▶ _WORK INSTRUCTIONS_: Only the lines from the one containing "Keep writing the" through the one containing "draw = np.random.default_rng(GRAIN_SEED" are to be copied, exactly and with both ends kept.

▶ _DATA LINES_:
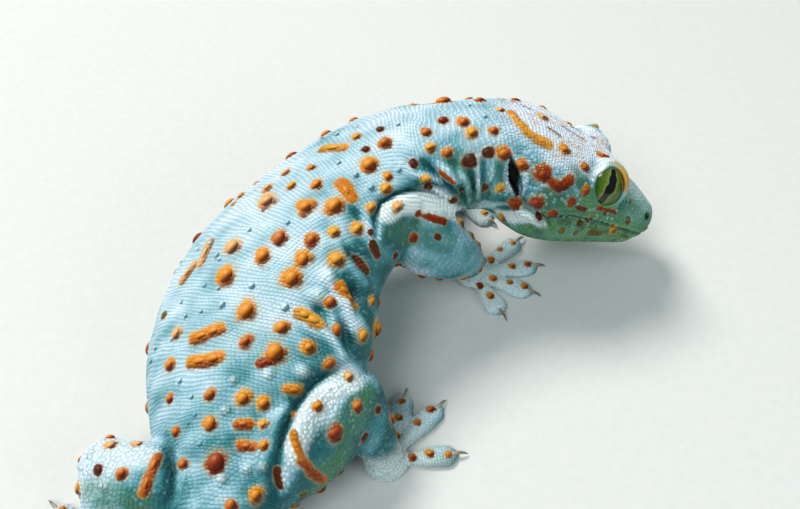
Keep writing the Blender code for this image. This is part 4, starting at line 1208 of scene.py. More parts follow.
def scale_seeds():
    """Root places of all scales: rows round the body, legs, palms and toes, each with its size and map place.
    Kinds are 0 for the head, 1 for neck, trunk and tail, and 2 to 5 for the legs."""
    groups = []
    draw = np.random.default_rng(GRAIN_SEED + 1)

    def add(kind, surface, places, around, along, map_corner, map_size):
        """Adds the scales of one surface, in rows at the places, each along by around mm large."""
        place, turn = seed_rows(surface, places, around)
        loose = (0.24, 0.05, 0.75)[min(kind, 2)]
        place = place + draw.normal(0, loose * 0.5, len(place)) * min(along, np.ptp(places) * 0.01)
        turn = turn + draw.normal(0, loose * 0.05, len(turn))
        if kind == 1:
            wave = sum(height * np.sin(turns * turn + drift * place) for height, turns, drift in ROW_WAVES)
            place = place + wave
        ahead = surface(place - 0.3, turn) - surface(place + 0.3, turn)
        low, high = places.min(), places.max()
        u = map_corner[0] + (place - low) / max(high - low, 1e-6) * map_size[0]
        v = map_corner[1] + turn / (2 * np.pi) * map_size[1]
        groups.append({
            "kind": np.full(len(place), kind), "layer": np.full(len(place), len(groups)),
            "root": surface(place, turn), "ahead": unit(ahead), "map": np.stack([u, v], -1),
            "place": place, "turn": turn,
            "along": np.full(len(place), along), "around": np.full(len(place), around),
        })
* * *
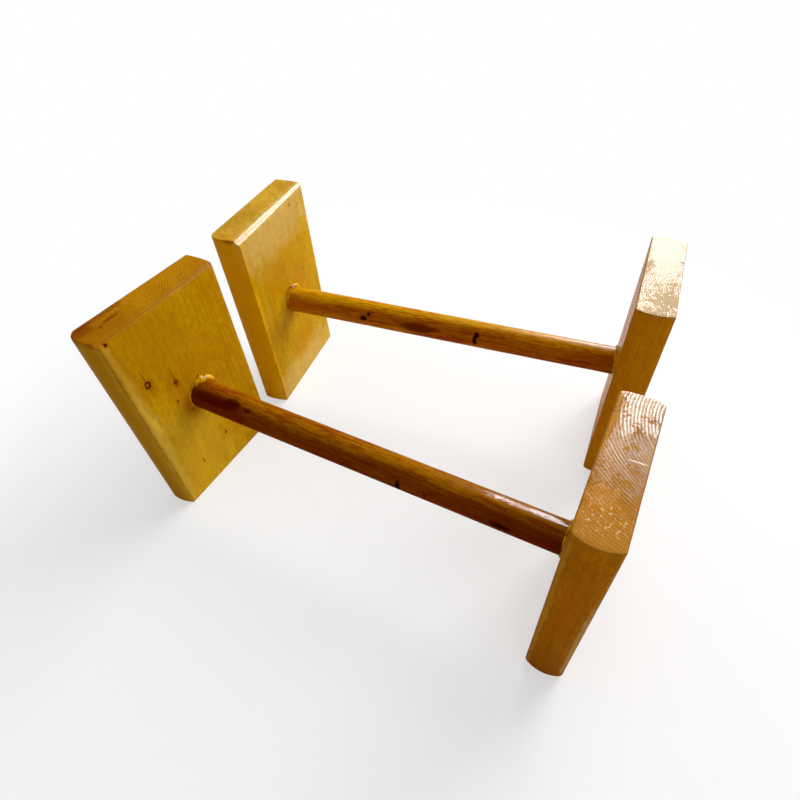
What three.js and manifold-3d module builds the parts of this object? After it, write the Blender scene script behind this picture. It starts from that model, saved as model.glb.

▶ _ANSWER TO THIS PROBLEM_:
Keep writing the Blender code for this image. This is part 4, starting at line 1208 of scene.py. More parts follow.
def scale_seeds():
    """Root places of all scales: rows round the body, legs, palms and toes, each with its size and map place.
    Kinds are 0 for the head, 1 for neck, trunk and tail, and 2 to 5 for the legs."""
    groups = []
    draw = np.random.default_rng(GRAIN_SEED + 1)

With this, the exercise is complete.